Scale can be specified only if
precision is specified. The default
scale is 0; therefore, 0 <= s <= p.
Maximum storage sizes vary, based on
the precision.
Finally, it is worth mentioning that in oracle you can define a scale greater then a precision, for instance Number(3, 10) is valid in oracle. SQL Server on the other hand requires that the precision >= scale. So if you defined Number(3,10) in oracle, it would map into sql as Number(10,10).
Defining a column in Oracle as NUMBER(10,5) means that the column value can have a decimal of up to five places of precision, and ten digits in overall length. If you insert a value into the column that does not have any decimal places defined, the maximum the column will support is 10 digits. For example, these values will be supported by the column defined as NUMBER(10,5):
1234567890
12345.67890
It made validation a pain.
MySQL and SQL Server don't support the NUMBER data type - to support decimals, you're looking at using DECIMAL (or FLOAT?). I haven't looked at PostgreSQL, but I would figure it to be similar to Oracle.
In Oracle, a column defined as NUMBER(4,5) requires a zero for the first digit after the decimal point and rounds all values past the fifth digit after the decimal point.

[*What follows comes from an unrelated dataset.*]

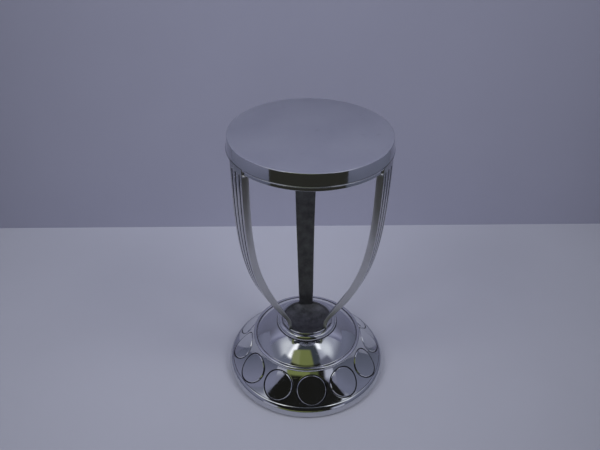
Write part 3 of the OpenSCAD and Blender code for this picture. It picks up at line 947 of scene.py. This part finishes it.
def add_dome(bm):
    """Adds all that isn't flare: the hollow inside, the neck, the dome and the bead ring."""
    mid = ((BEAD_RING_IN[0] + BEAD_RING_OUT[0]) / 2, (BEAD_RING_IN[1] + BEAD_RING_OUT[1]) / 2)
    bead = math.dist(BEAD_RING_IN, BEAD_RING_OUT) / 2 + BEAD_SWELL
    dome = arc((COLLAR_R, SHOULDER_Z), BEAD_RING_IN, DOME_RISE, 40)
    bead_arc = ellipse(mid, bead, bead, 138, -52, 24)
    dome_end = next(i for i, p in enumerate(dome) if math.dist(p, mid) < bead)
    top, bottom = flare_point(0, -1), flare_point(0, 1)
    neck_out_r = NECK_R + SHELL_T
    neck_floor = HUB_Z - SHELL_T
    inside = [
        (FLARE_END[0] - 1.2, 14.2), (FLARE_END[0] - 4.0, 14.0), (MID_R - 4.5, MID_Z - 5.5),
        (BEAD_RING_OUT[0] - 5, BEAD_RING_OUT[1] - 6), (COLLAR_R + 2, SHOULDER_Z - 4),
        (neck_out_r, SHOULDER_Z - 4), (neck_out_r, neck_floor), (SHELL_HOLE_R, neck_floor),
        (SHELL_HOLE_R, HUB_Z), (NECK_R, HUB_Z), (NECK_R, SHOULDER_Z),
    ]
    outline = [(bottom.x, bottom.z)] + inside + dome[:dome_end] + bead_arc + [(top.x, top.z)]
    # Dark lines lie on both sides of the bead ring and where the dome meets the collar
    bead_start = len(outline) - 1 - len(bead_arc)
    dark_rows = (bead_start - dome_end, bead_start - 1, bead_start, len(outline) - 2)
    first = math.radians(270 + MEDALLION_TURN - math.degrees(BAY) / 2)
    segments = MEDALLIONS * BAY_SIDE
    angles = [first + 2 * math.pi * i / segments for i in range(segments)]
    columns = add_columns(bm, outline, angles, polar)
    add_skin(bm, columns, range(len(outline) - 1), lambda i, k: 1 if k in dark_rows else 0)


def build_shell():
    """The spun shell in one mesh: flare with recesses, bead ring, dome and neck."""
    bm = bmesh.new()
    add_flare(bm)
    add_dome(bm)
    finish = [CHROME_SHELL, GROOVE_TARNISH_AND_SHADE]
    make_piece("foot_shell", bm, finish, ["base_shell"], sharp=45)


def medallion_outline():
    """Half outline of a medallion as (radius, height over the flare), from underside to face."""
    face_r = MEDALLION_R - MEDALLION_BEVEL
    edge = MEDALLION_FACE - MEDALLION_BEVEL
    under = MEDALLION_GAP - RECESS_DEPTH
    face = []
    for k in range(MEDALLION_RINGS + 1):
        r = face_r * (1 - k / MEDALLION_RINGS)
        face.append((r, MEDALLION_FACE + MEDALLION_DOME * (1 - (r / face_r) ** 2)))
    return rounded([
        (0, under), (MEDALLION_R, under, 0.2), (MEDALLION_R, edge, 0.25),
        (*face[0], 0.25), face[1],
    ], n=5) + face[2:]


def build_medallion(i):
    """A disc pressed to the curve of the flare, with a bevelled edge and a side painted dark as
    shade.
    """
    bm = bmesh.new()
    outline = medallion_outline()
    angles = [2 * math.pi * k / MEDALLION_SEGMENTS for k in range(MEDALLION_SEGMENTS)]
    side_top = MEDALLION_FACE - MEDALLION_BEVEL - 0.2

    def on_flare(r, angle, height):
        x, y = math.cos(angle), math.sin(angle)
        rise = flare_at(x * r, y * r)[2] if r else 0.0
        return on_tangent(x, y, r, rise + height)

    # Painted shade on the disc's side, below its bevel.
    def dark(_, k):
        return 1 if (outline[k][1] + outline[k + 1][1]) / 2 < side_top else 0

    columns = add_columns(bm, outline, angles, on_flare)
    add_skin(bm, columns, range(len(outline) - 1), dark)
    bmesh.ops.transform(bm, matrix=spot(i), verts=bm.verts)
    node = f"medallion_{i + 1:02d}"
    finish = [CHROME_MEDALLION, GROOVE_TARNISH_AND_SHADE]
    make_piece(node + "_disc", bm, finish, [node], sharp=60)


# ---- Underside ----


def build_felt():
    """The soft ring under the foot, with rounded lower edges."""
    bm = bmesh.new()
    outer = half_width("felt_ring")
    add_revolve(bm, rounded([
        (FELT_IN_R + 4, 0), (outer, 0, 0.9), (outer, FELT_TOP, 0.3),
        (FELT_IN_R, FELT_TOP, 0.3), (FELT_IN_R, 0, 0.9), (FELT_IN_R + 2, 0),
    ], n=4))
    make_piece("felt_ring_pad", bm, [FELT], ["felt_ring"])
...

From the Oracle documentation
NUMBER(p,s)
where: p is the precision, or the
total number of digits. Oracle
guarantees the portability of numbers
with precision ranging from 1 to 38. s
is the scale, or the number of digits
to the right of the decimal point. The
scale can range from -84 to 127.
Here are some examples :
Actual data .000127 stored in NUMBER(4,5) becomes .00013
Actual data 7456123.89 stored in NUMBER(7,-2) becomes 7456100
Edited
JonH mentions something noteworthy:
Oracle allows the scale > precision,
so SQL will map that so that if s>p
then p becomes s. That is NUMBER(3, 4)
in oracle becomes NUMERIC(4,4) in SQL.